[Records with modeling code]
— Begin —
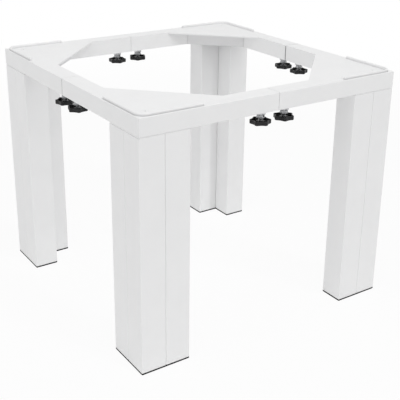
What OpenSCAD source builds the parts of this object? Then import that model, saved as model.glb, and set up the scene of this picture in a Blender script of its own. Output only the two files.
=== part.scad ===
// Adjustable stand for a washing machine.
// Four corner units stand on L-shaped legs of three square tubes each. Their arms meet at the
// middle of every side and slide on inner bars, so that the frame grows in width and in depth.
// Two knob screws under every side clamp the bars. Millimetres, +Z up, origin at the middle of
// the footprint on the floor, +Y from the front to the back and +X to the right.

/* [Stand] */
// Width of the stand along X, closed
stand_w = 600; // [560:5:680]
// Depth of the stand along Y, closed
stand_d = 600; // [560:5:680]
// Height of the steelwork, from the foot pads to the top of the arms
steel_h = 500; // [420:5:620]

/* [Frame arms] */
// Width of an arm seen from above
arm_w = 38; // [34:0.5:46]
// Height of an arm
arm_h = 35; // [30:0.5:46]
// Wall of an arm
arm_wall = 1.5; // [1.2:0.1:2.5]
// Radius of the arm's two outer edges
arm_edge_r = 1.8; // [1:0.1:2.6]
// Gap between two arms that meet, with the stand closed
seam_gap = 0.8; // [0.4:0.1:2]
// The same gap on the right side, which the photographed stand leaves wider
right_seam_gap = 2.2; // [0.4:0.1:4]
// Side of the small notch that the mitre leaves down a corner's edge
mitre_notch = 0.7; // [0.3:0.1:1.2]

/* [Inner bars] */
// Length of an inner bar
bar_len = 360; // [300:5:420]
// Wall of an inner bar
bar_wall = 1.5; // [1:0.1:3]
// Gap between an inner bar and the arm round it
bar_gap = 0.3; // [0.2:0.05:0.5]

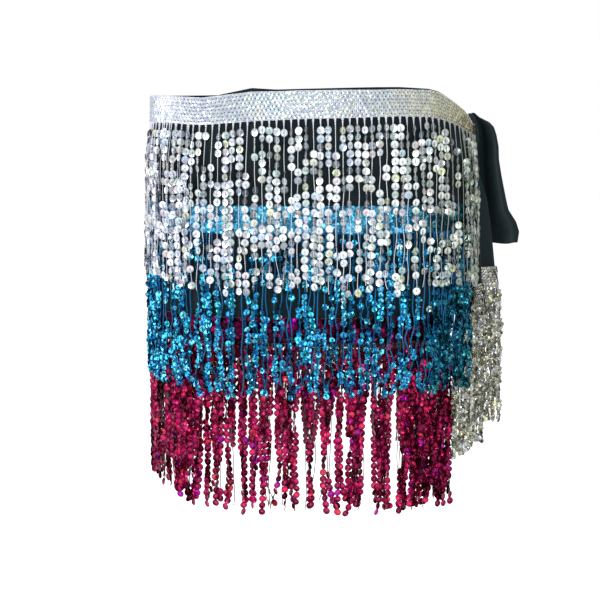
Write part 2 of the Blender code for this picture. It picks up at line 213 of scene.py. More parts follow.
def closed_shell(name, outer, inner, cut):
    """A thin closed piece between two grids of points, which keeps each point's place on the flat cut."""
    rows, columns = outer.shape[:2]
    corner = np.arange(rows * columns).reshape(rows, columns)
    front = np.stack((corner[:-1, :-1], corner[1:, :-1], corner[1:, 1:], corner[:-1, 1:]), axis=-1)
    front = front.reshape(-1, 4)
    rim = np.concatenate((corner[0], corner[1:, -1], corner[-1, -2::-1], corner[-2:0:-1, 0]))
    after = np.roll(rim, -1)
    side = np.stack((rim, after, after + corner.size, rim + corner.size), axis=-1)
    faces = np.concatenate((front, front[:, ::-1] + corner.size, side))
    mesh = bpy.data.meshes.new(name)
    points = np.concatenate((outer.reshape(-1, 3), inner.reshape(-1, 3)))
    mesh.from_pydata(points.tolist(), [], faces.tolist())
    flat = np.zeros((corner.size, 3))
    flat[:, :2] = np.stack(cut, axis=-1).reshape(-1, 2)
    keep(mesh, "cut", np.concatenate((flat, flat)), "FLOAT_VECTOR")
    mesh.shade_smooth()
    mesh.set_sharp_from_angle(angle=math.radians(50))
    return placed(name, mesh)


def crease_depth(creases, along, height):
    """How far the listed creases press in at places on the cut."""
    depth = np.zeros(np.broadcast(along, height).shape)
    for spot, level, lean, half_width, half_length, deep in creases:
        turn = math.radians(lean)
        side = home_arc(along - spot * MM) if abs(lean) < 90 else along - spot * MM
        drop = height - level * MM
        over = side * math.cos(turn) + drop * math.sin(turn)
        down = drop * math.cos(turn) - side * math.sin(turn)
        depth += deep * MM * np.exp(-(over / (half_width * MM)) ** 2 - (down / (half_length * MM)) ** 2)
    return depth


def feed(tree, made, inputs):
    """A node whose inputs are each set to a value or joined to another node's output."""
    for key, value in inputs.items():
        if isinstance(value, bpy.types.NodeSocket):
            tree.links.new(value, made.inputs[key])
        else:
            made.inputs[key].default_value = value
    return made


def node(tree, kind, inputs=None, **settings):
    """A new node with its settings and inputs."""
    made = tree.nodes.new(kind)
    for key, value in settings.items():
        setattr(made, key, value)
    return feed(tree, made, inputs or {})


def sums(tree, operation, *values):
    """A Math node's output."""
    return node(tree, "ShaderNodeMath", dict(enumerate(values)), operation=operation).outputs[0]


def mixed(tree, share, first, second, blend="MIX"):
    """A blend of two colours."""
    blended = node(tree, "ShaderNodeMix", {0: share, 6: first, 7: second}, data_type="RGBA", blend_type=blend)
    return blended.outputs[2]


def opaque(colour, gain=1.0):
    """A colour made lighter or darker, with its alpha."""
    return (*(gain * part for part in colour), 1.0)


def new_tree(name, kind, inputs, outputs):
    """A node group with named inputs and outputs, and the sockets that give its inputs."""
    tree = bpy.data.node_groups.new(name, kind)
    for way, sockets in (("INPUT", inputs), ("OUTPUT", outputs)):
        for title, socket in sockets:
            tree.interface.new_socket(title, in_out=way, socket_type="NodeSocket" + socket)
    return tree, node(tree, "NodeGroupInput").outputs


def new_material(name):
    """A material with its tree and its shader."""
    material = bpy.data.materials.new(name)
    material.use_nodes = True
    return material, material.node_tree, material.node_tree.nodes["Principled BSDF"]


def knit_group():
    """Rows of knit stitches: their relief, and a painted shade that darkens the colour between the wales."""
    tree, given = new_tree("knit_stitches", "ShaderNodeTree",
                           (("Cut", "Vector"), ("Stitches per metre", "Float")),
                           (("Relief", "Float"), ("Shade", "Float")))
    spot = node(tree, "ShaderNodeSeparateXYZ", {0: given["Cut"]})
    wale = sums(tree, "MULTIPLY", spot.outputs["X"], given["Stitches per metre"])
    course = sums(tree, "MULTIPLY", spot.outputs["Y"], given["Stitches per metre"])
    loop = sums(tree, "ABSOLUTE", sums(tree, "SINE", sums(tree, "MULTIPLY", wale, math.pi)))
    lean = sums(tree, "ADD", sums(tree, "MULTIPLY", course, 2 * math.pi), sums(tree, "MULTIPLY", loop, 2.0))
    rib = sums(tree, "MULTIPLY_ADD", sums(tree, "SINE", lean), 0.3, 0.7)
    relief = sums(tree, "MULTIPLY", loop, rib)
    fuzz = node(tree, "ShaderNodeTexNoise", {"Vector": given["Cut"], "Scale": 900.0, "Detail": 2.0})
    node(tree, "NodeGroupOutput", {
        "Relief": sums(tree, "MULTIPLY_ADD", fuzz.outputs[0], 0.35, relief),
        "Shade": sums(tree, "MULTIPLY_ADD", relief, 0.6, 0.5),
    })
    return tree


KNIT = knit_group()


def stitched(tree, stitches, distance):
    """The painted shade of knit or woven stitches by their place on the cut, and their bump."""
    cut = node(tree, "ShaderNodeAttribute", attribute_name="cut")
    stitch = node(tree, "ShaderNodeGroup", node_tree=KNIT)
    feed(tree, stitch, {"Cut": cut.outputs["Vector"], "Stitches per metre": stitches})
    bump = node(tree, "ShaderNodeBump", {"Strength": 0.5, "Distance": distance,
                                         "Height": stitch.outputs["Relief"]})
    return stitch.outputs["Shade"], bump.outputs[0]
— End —
PROMPT: Write out, exactly and with nothing else, the lines of the listing above from its first line through the line with "mitre_notch = 0.7; // [0.3:0.1:1.2]".

THE ANSWER:
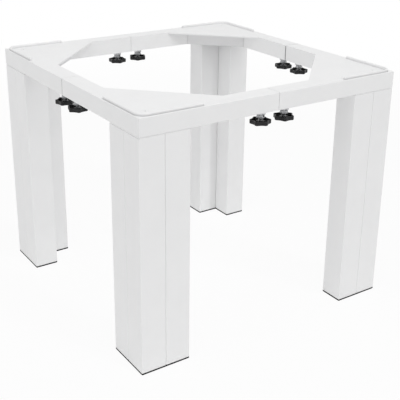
What OpenSCAD source builds the parts of this object? Then import that model, saved as model.glb, and set up the scene of this picture in a Blender script of its own. Output only the two files.
=== part.scad ===
// Adjustable stand for a washing machine.
// Four corner units stand on L-shaped legs of three square tubes each. Their arms meet at the
// middle of every side and slide on inner bars, so that the frame grows in width and in depth.
// Two knob screws under every side clamp the bars. Millimetres, +Z up, origin at the middle of
// the footprint on the floor, +Y from the front to the back and +X to the right.

/* [Stand] */
// Width of the stand along X, closed
stand_w = 600; // [560:5:680]
// Depth of the stand along Y, closed
stand_d = 600; // [560:5:680]
// Height of the steelwork, from the foot pads to the top of the arms
steel_h = 500; // [420:5:620]

/* [Frame arms] */
// Width of an arm seen from above
arm_w = 38; // [34:0.5:46]
// Height of an arm
arm_h = 35; // [30:0.5:46]
// Wall of an arm
arm_wall = 1.5; // [1.2:0.1:2.5]
// Radius of the arm's two outer edges
arm_edge_r = 1.8; // [1:0.1:2.6]
// Gap between two arms that meet, with the stand closed
seam_gap = 0.8; // [0.4:0.1:2]
// The same gap on the right side, which the photographed stand leaves wider
right_seam_gap = 2.2; // [0.4:0.1:4]
// Side of the small notch that the mitre leaves down a corner's edge
mitre_notch = 0.7; // [0.3:0.1:1.2]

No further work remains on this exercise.